New Guidance on the Intersection of Alimony and Child Support

Divorce Law Monitor Blog Robin Lynch Nardone

The Massachusetts alimony statute provides that when alimony is set, the court shall exclude from the calculation gross income which the court has already considered for setting a child support order.  Effectively, this has meant that for most divorcing parties with minor children, where the parties together make less than $400,000 per year, there is only a child support order but no alimony.  To the chagrin of many who spent years working on alimony reform, the Supreme Judicial Court has determined that the alimony statute does not mean what it says.

In August 2022, in the case of Cavanagh v. Cavanagh, the SJC determined that a judge abused her discretion when she calculated child support and then, without conducting a fact-specific analysis of the family’s circumstances, denied the wife any alimony based upon the following language in G.L. c. 208 § 53(c)(2):

When issuing an order for alimony, the court shall exclude from its income calculation: … gross income which the court has already considered for setting a child support order.

The SJC held that a plain language interpretation of § 53(c)(2) resulting in alimony being nearly prohibited where child support has already been awarded is untenable. Further, the SJC noted that it makes little sense to tie the availability of alimony to child support, where child support and alimony serve distinct purposes. Child support is intended to provide financial support for the parties’ children, whereas alimony is intended to provide financial support to an economically dependent former spouse.

After holding that the alimony statute should not be interpreted to mean what it says, the SJC issued a directive relative to the calculation of alimony and child support in all future cases as follows:

In cases where child support is contemplated, before a judge properly may exercise her discretion to decide whether and in what format and amount to award alimony, the judge must do the following:

(1) Calculate alimony first, in light of the statutory factors enumerated in § 53(a) and the principle that, with the exception of reimbursement alimony, the amount of alimony should be determined with reference to the recipient spouse’s need for support to allow the spouse to maintain the lifestyle enjoyed prior to the termination of the parties’ marriage. Then calculate child support using the parties’ post-alimony incomes.

(2) Calculate child support first. Then calculate alimony, considering, to the extent possible, the statutory factors enumerated in § 53(a). We acknowledge that in the overwhelming majority of cases, the calculation of child support first will preclude any alimony being calculated in this step.

(3) Compare the base award and tax consequences of the order that would result from the calculations in step (1) with those of the order that would result from the calculations in step (2), above. The judge should then determine which order would be the most equitable for the family before the court, considering the mandatory statutory factors set forth in G. L. c. 208, § 53(a), and the public policy that children be supported as completely as possible by their parents’ resources, G. L. c. 208, § 28, and determine which order to issue accordingly. Where the judge chooses to issue an order pursuant to the calculations in step (2) or otherwise that does not include any award of alimony, the judge must articulate why such an order is warranted in light of the statutory factors set forth in § 53(a).

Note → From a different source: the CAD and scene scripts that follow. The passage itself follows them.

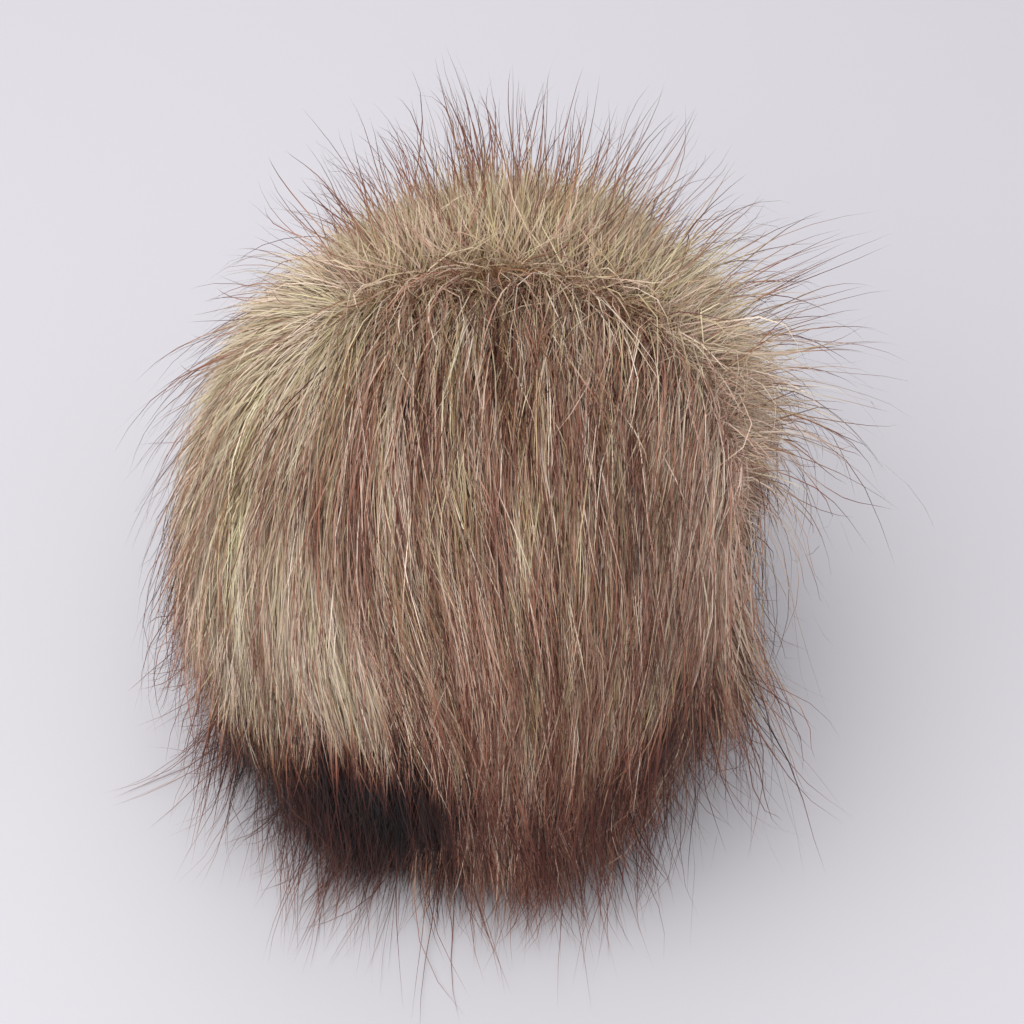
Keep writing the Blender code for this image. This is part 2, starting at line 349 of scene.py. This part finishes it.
def tone_at(points):
    """Tone and warmth of the fur at each point."""
    out = unit(points - CENTRE)
    weight = np.ones(out.shape[:-1])
    tone = BASE_TONE * weight
    warm = BASE_WARM * weight
    for values in TONES.values():
        row = dict(zip(TONE_COLUMNS, values))
        pull = fade(out, row, 4) * row["weight"]
        weight += pull
        tone += pull * row["tone"]
        warm += pull * row["warm"]
    return tone / weight, warm / weight


def uneven(grid, across, along):
    """Smooth noise read from a grid of random numbers, which repeats at its edges."""
    columns, rows = grid.shape
    left, low = np.floor(across).astype(int), np.floor(along).astype(int)
    x, y = across - left, along - low
    x, y = x * x * (3.0 - 2.0 * x), y * y * (3.0 - 2.0 * y)
    total = 0.0
    for column, share in ((left, 1.0 - x), (left + 1, x)):
        for row, part in ((low, 1.0 - y), (low + 1, y)):
            total = total + grid[column % columns, row % rows] * share * part
    return total


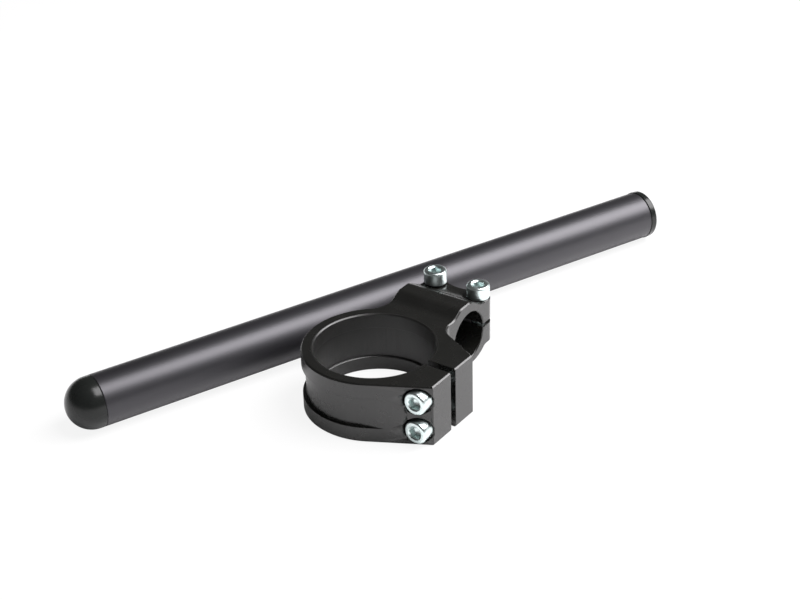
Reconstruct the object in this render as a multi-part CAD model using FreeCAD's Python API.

It is critical that the tax consequences of the SJC directive be considered. Alimony awards (excluding orders entered before 2018) are no longer taxable to the recipient or deductible by the payor for federal income tax purposes. This means that the federal income taxes are the responsibility of the party paying alimony and the alimony received by the other party is all available to spend, with no taxes to be paid. When alimony is calculated first and child support second, simply adding the alimony to the recipient’s income and deducting it from the payor’s income for purposes of running the Child Support Guidelines fails to account for the fact that the payor has tax obligations and the recipient does not – meaning the income comparison is not apples to apples. Parties, particularly payors, must have experts on stand-by to make calculations when support orders are set.

If this new directive were not enough, the SJC took up another issue in the Cavanagh decision -whether employer contributions to a retirement account count as income when calculating child support. Surprisingly, the SJC found persuasive the conclusion of the Superior Court of Pennsylvania that “if we were to determine that an employer’s matching contributions are not income, it would be possible for an employee to enter into an agreement with his employer to take less wages in exchange for a heightened matching contribution. This would effectively permit an employee to shield his income in an effort to reduce his child support obligation.”  The SJC determined that allowing such shielding of resources would violate the public policy of the Commonwealth. Although the fact that employer contributions to a retirement account are not available to an employee to meet any living expenses, the SJC held that employer contributions to a retirement account constitute income for calculating child support.

Perhaps the legislature will again take up the issue of alimony reform to make plain language plainer. Until then, Cavanagh is the law of the land.